3D code data
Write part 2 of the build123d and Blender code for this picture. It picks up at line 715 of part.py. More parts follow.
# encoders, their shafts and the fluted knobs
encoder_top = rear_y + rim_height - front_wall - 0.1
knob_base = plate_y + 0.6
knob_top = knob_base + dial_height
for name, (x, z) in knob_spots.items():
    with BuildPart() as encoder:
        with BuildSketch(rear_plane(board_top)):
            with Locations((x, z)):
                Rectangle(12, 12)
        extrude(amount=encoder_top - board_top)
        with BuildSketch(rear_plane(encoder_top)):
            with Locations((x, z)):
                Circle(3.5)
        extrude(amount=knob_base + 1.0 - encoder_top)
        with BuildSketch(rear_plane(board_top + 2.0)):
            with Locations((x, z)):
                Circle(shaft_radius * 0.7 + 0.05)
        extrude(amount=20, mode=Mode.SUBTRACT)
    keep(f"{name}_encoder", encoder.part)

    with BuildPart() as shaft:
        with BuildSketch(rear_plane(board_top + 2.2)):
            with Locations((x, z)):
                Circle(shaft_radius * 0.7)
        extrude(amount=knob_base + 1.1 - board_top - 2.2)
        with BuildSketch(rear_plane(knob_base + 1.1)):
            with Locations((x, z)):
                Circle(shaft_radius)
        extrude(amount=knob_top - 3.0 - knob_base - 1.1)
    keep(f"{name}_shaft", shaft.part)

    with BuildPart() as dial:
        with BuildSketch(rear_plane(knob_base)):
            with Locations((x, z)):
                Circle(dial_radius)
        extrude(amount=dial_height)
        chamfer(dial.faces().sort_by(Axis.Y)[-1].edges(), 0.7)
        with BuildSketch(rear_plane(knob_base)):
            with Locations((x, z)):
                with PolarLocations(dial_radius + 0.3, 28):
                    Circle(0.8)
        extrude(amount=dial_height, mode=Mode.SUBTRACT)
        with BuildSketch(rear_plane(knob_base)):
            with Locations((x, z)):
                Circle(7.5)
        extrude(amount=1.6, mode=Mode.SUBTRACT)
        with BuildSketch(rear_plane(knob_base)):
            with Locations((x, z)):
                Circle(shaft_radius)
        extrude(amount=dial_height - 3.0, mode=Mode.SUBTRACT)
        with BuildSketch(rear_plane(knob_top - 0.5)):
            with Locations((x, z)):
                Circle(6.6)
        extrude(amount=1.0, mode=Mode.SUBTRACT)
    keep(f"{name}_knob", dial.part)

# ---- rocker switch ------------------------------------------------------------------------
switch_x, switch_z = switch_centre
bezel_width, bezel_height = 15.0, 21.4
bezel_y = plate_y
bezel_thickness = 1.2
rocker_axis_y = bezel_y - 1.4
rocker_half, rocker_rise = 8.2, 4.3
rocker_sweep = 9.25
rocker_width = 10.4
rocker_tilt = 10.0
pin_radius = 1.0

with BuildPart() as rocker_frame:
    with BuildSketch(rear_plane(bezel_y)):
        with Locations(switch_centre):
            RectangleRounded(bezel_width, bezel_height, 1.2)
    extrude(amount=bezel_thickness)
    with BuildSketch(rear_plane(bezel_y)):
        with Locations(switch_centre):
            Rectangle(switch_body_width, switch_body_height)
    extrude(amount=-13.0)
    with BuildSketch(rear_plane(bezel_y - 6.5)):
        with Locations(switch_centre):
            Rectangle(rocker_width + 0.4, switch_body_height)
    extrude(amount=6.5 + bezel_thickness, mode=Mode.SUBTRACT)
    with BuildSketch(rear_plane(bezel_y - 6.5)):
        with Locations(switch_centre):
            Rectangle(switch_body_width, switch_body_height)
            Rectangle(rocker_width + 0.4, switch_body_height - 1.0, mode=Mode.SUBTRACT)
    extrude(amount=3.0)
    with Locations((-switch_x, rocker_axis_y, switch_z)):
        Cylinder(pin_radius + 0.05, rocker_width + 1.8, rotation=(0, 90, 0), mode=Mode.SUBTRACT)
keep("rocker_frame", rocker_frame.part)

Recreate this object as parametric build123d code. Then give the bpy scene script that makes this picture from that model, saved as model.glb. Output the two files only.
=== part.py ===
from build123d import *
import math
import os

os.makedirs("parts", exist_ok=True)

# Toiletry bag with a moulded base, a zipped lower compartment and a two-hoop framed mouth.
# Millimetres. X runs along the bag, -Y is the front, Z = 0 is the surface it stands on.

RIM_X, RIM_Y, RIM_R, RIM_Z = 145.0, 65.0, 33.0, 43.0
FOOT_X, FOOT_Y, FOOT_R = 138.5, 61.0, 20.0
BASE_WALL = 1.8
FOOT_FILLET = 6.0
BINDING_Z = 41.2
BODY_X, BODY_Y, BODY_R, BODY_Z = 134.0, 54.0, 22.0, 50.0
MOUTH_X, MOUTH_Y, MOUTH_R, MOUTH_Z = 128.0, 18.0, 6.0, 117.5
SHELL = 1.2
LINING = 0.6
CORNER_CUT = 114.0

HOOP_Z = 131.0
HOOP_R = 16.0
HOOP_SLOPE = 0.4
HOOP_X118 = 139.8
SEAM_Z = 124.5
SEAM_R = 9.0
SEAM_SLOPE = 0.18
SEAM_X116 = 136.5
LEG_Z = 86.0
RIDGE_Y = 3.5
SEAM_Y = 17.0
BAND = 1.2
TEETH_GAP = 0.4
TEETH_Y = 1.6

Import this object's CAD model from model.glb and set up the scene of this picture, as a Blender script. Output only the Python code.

**Description of the task:** Write each line above out exactly.

**Completed exercise:**
Write part 2 of the build123d and Blender code for this picture. It picks up at line 715 of part.py. More parts follow.
# encoders, their shafts and the fluted knobs
encoder_top = rear_y + rim_height - front_wall - 0.1
knob_base = plate_y + 0.6
knob_top = knob_base + dial_height
for name, (x, z) in knob_spots.items():
    with BuildPart() as encoder:
        with BuildSketch(rear_plane(board_top)):
            with Locations((x, z)):
                Rectangle(12, 12)
        extrude(amount=encoder_top - board_top)
        with BuildSketch(rear_plane(encoder_top)):
            with Locations((x, z)):
                Circle(3.5)
        extrude(amount=knob_base + 1.0 - encoder_top)
        with BuildSketch(rear_plane(board_top + 2.0)):
            with Locations((x, z)):
                Circle(shaft_radius * 0.7 + 0.05)
        extrude(amount=20, mode=Mode.SUBTRACT)
    keep(f"{name}_encoder", encoder.part)

    with BuildPart() as shaft:
        with BuildSketch(rear_plane(board_top + 2.2)):
            with Locations((x, z)):
                Circle(shaft_radius * 0.7)
        extrude(amount=knob_base + 1.1 - board_top - 2.2)
        with BuildSketch(rear_plane(knob_base + 1.1)):
            with Locations((x, z)):
                Circle(shaft_radius)
        extrude(amount=knob_top - 3.0 - knob_base - 1.1)
    keep(f"{name}_shaft", shaft.part)

    with BuildPart() as dial:
        with BuildSketch(rear_plane(knob_base)):
            with Locations((x, z)):
                Circle(dial_radius)
        extrude(amount=dial_height)
        chamfer(dial.faces().sort_by(Axis.Y)[-1].edges(), 0.7)
        with BuildSketch(rear_plane(knob_base)):
            with Locations((x, z)):
                with PolarLocations(dial_radius + 0.3, 28):
                    Circle(0.8)
        extrude(amount=dial_height, mode=Mode.SUBTRACT)
        with BuildSketch(rear_plane(knob_base)):
            with Locations((x, z)):
                Circle(7.5)
        extrude(amount=1.6, mode=Mode.SUBTRACT)
        with BuildSketch(rear_plane(knob_base)):
            with Locations((x, z)):
                Circle(shaft_radius)
        extrude(amount=dial_height - 3.0, mode=Mode.SUBTRACT)
        with BuildSketch(rear_plane(knob_top - 0.5)):
            with Locations((x, z)):
                Circle(6.6)
        extrude(amount=1.0, mode=Mode.SUBTRACT)
    keep(f"{name}_knob", dial.part)

# ---- rocker switch ------------------------------------------------------------------------
switch_x, switch_z = switch_centre
bezel_width, bezel_height = 15.0, 21.4
bezel_y = plate_y
bezel_thickness = 1.2
rocker_axis_y = bezel_y - 1.4
rocker_half, rocker_rise = 8.2, 4.3
rocker_sweep = 9.25
rocker_width = 10.4
rocker_tilt = 10.0
pin_radius = 1.0

with BuildPart() as rocker_frame:
    with BuildSketch(rear_plane(bezel_y)):
        with Locations(switch_centre):
            RectangleRounded(bezel_width, bezel_height, 1.2)
    extrude(amount=bezel_thickness)
    with BuildSketch(rear_plane(bezel_y)):
        with Locations(switch_centre):
            Rectangle(switch_body_width, switch_body_height)
    extrude(amount=-13.0)
    with BuildSketch(rear_plane(bezel_y - 6.5)):
        with Locations(switch_centre):
            Rectangle(rocker_width + 0.4, switch_body_height)
    extrude(amount=6.5 + bezel_thickness, mode=Mode.SUBTRACT)
    with BuildSketch(rear_plane(bezel_y - 6.5)):
        with Locations(switch_centre):
            Rectangle(switch_body_width, switch_body_height)
            Rectangle(rocker_width + 0.4, switch_body_height - 1.0, mode=Mode.SUBTRACT)
    extrude(amount=3.0)
    with Locations((-switch_x, rocker_axis_y, switch_z)):
        Cylinder(pin_radius + 0.05, rocker_width + 1.8, rotation=(0, 90, 0), mode=Mode.SUBTRACT)
keep("rocker_frame", rocker_frame.part)

Recreate this object as parametric build123d code. Then give the bpy scene script that makes this picture from that model, saved as model.glb. Output the two files only.
=== part.py ===
from build123d import *
import math
import os

os.makedirs("parts", exist_ok=True)

# Toiletry bag with a moulded base, a zipped lower compartment and a two-hoop framed mouth.
# Millimetres. X runs along the bag, -Y is the front, Z = 0 is the surface it stands on.

RIM_X, RIM_Y, RIM_R, RIM_Z = 145.0, 65.0, 33.0, 43.0
FOOT_X, FOOT_Y, FOOT_R = 138.5, 61.0, 20.0
BASE_WALL = 1.8
FOOT_FILLET = 6.0
BINDING_Z = 41.2
BODY_X, BODY_Y, BODY_R, BODY_Z = 134.0, 54.0, 22.0, 50.0
MOUTH_X, MOUTH_Y, MOUTH_R, MOUTH_Z = 128.0, 18.0, 6.0, 117.5
SHELL = 1.2
LINING = 0.6
CORNER_CUT = 114.0

HOOP_Z = 131.0
HOOP_R = 16.0
HOOP_SLOPE = 0.4
HOOP_X118 = 139.8
SEAM_Z = 124.5
SEAM_R = 9.0
SEAM_SLOPE = 0.18
SEAM_X116 = 136.5
LEG_Z = 86.0
RIDGE_Y = 3.5
SEAM_Y = 17.0
BAND = 1.2
TEETH_GAP = 0.4
TEETH_Y = 1.6

Import this object's CAD model from model.glb and set up the scene of this picture, as a Blender script. Output only the Python code.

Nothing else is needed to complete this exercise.